1

3.9K 408 50
                                    

"Maaf, Vi, gue kelepasan, bentar, gue nyimpen obat lo."

Tangannya kelabakan membuka laci dashboard, mengambil botol obat kecil yang selalu dipastikan berada di sana, dan tangan kanannya meraih air mineral di sisi pintu.

Dengan terburu-buru dia membuka botol obat.

Harvi menghela napas. Menurunkan tangan dari dada dan mengangkat pandang, kerutan di keningnya seketika hilang.

"Kena tipu," serunya enteng dengan suara datar yang diberi sedikit alunan nada becanda.

Bagas selaku orang yang menjabat sebagai Om Harvi--yang telah berhasil dikelabui--dia menutup kembali botol obat di tangannya dan hampir saja melemparkannya, untung saja dia ingat untuk tidak mengeluarkan amarah di hadapan keponakannya yang cukup berharga itu.

"Hari ini gue dapet telepon dari kantor polisi dan juga dari wali kelas lo di sekolah. Vi, kalo lo sampe dikeluarin dari sekolah. Mau lulus SMA umur berapa lo, Vi? Temen-temen lo udah kuliah semester empat. Lo mau terus-terusan SMA?"
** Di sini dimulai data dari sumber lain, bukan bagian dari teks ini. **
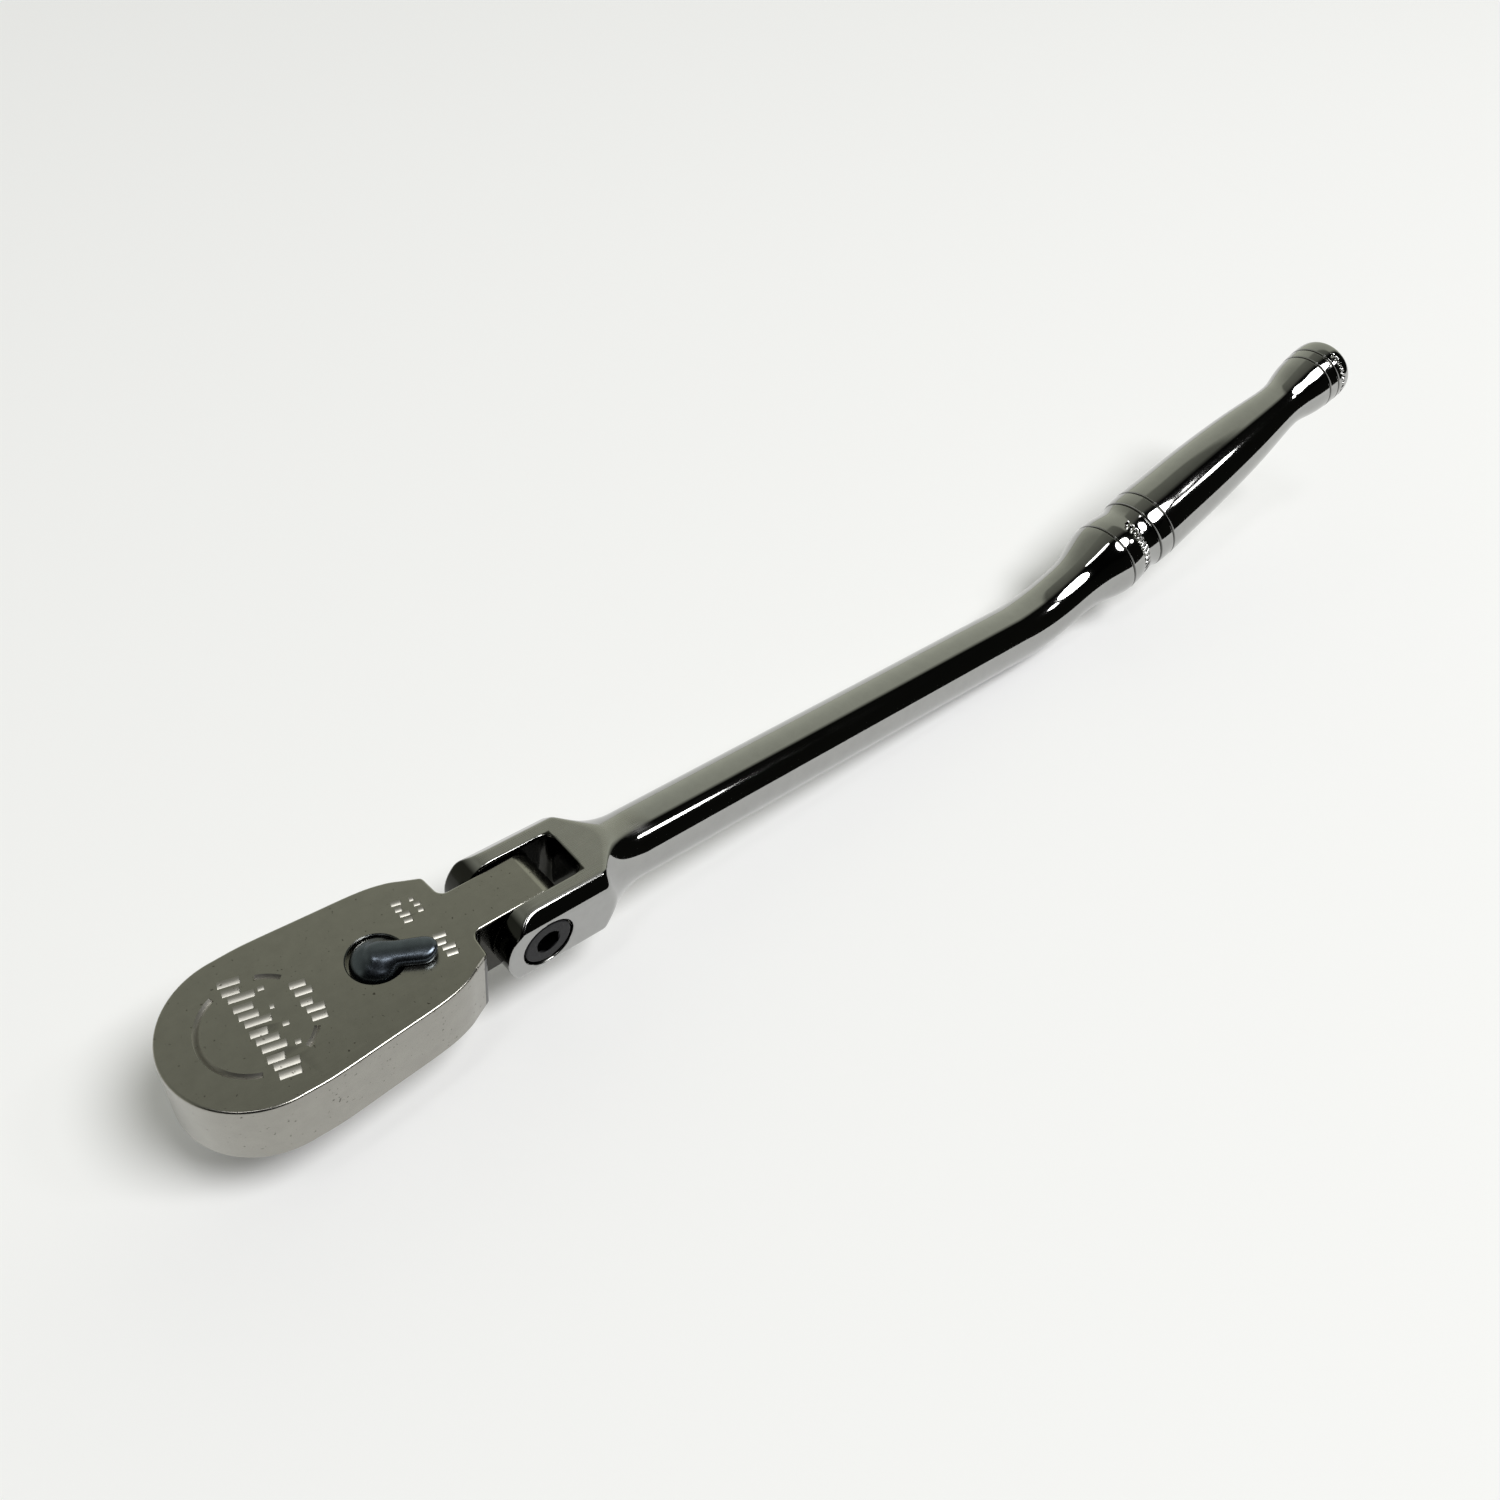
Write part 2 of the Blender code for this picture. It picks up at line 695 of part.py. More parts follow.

Sepertinya bukan Harvi yang perlu obat, tapi Bagas, saraf-saraf di dalam kepalanya terasa menegang dikala harus menghadapi seorang Harvi.

"Mau-mau aja, seru kok," sahut Harvi, terdengar santai. 

Mata Bagas melebar. Kalau mulutnya mampu menelan seseorang, detik ini juga dia ingin menelan orang di sampingnya.

Bagas mengacak rambutnya frustasi. Dia menaruh kasar botol minum di tangannya lalu mulai menyalakan mesin mobil.

Dan Harvi malah terkekeh.

Mau nyebut gila, tapi yang disebut gila itu adalah keponakan aslinya.

Namun, memang pemuda itu tidak waras.

Sejak awal tidak waras dan jadi tambah tidak waras setelah mendapatkan diagnosis penyakit jantung genetik dua tahun yang lalu, penyakit yang membuat otot jantungnya menebal, dan itu adalah penyakit keturunan yang baru terdeteksi saat dia berusia 17 tahun--saat nakal-nakalnya.

Ayahnya yang menurunkan. Pria itu tidak sempat menikahi ibunya karena kematian mendadak akibat penyakit yang terkadang memang tanpa gejala itu.

Masih beruntung Harvi diberikan tanda-tanda gejala. Walaupun gejala itu yang membuatnya harus menghentikan segala aktivitasnya yang menyenangkan dan yang membuatnya harus melewati operasi jantung terbuka untuk menghilangkan dinding otot jantungnya yang menebal.

Karena merasa hidupnya tidak menyenangkan lagi, setelah pulih dari keadaan pasca operasi, Harvi tidak mau lagi masuk sekolah padahal saat itu dia sudah naik ke kelas tiga, tinggal satu tahun lagi untuk lulus, tapi Harvi menolak masuk sekolah lagi dan juga tidak mau saat ditawari lanjut sekolah di rumah dan lulus jalur ujian paket C.

Saat Harvi bilang tidak mau, tidak akan ada gunanya untuk memaksa. Jadi, tidak ada yang memaksanya untuk melanjutkan sekolah.

Sampai kurang lebih dua tahun kemudian, saat usianya 19 mau ke 20, dia tiba-tiba menunjuk salah satu sekolah swasta biasa dan bilang ingin melanjutkan sekolah di sana.

Saat Harvi menunjuk apa yang dia mau, tidak akan ada gunanya untuk melarang. Jadi, dengan cara apa pun itu, Harvi dimasukkan ke sekolah yang dia tunjuk.

Walaupun telah melakukan operasi, bukan berarti dia sembuh dan bisa menjalankan aktivitas normal seperti orang yang sehat. Harvi masih akan merasakan sesak saat kelelahan, detak jantungnya akan terasa ribut saat dia berlari atau berolahraga berat, dan saat mendengar suara nyaring yang menyentak atau tiba-tiba, jantungnya akan tersentak dan menimbulkan rasa nyeri.

Operasinya dua tahun lalu, katanya hanya agar jantung Harvi tidak berhenti mendadak.

Oke, alasan diterima karena Harvi tidak mau menjadi penerus ayahnya yang harus mati mendadak, meninggalkan sang ibu yang belum dinikahi dan meninggalkan dia yang akhirnya harus disembunyikan keberadaannya.